The brief explains that the statute criminalizing unauthorized reentry, Section 1326, was enacted in 1929—alongside a companion provision criminalizing unauthorized entry—to address the so-called “Mexican problem” presented by the growing immigrant community. The brief first discusses earlier efforts by lawmakers to restrict non-white immigration, including by developing draconian border inspection requirements and immigration caps keyed to decades-old demographic data that favored certain white European immigrants— efforts that were only briefly limited by growing Southwestern demand for Mexican immigrant labor.

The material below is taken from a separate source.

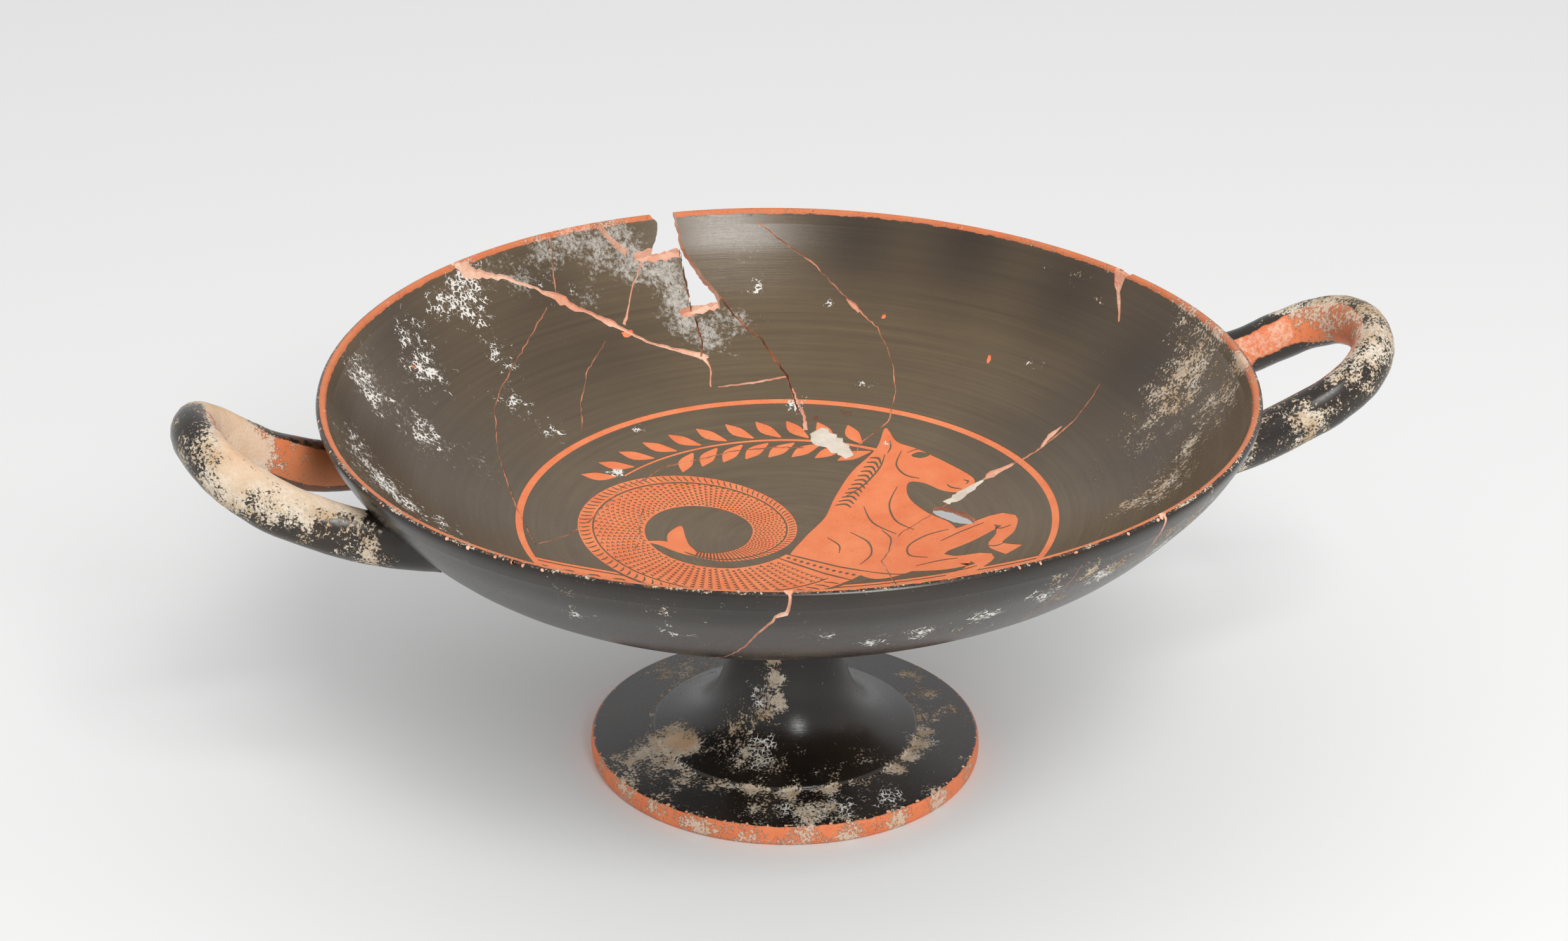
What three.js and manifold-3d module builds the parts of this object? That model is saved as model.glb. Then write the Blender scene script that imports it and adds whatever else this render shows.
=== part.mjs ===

In 1929, notorious white supremacist Sen. Coleman Livingston Blease, with assistance from leading eugenics advocates, brokered a compromise between “Nativist” allies, who were concerned that Mexican immigration would “dilute” the “race stock of the country,” and Southwestern agribusiness, which shared similar racist views but depended economically on the migrant workforce. Their idea, which became the Undesirable Aliens Act of 1929, would not restrict authorized immigration through civil enforcement mechanisms, as previously attempted, but instead would deploy criminal law to police so-called “unauthorized” migration for the first time in U.S. history. Unlawful entry would become a misdemeanor punishable by a $1,000 fine, up to one year in prison, or both, and unlawful return following deportation would be a felony punishable by a $1,000 fine, up to two years in prison, or both. Under these provisions, now codified as Sections 1325 and 1326 (under which the appellant in this case was prosecuted), agribusiness could take advantage of inexpensive labor to meet peak labor demands, and workers could be returned to Mexico after the harvest. Notably, the scheme was carefully designed to target people crossing the Southwest border, rather than Europeans who overstayed their visas, and it authorized—and continues to authorize—extraordinarily harsh results against those who cross by land who are, by design, overwhelmingly Mexican immigrants.

The brief also explains how the reenactment and recodification of Sections 1325 and 1326 in 1952 failed to purge the original racial animus that motivated the statutes’ original enactment. Indeed, if anything, the only material change to Section 1326 that Congress introduced in 1952 made it easier to prosecute Mexican immigrants for unauthorized reentry by permitting a trial to proceed in any district in which an immigrant defendant was “found” rather than the district in which the defendant specifically reentered the United States (which might be difficult for a prosecutor to establish).

In the decades since their original enactment, Sections 1325 and 1326 have become some of the most prosecuted crimes in the federal docket. Given this troubling history, and the Supreme Court’s repeated command to “purge racial prejudice from the administration of justice,” amici urged the court to reverse and vacate the judgment against Mr. Rodrigues-Barios.

The Paul, Weiss team included litigation partner Alexia Korberg and associates Melina Meneguin Layerenza, Amanda Valerio and Patrick McCusker.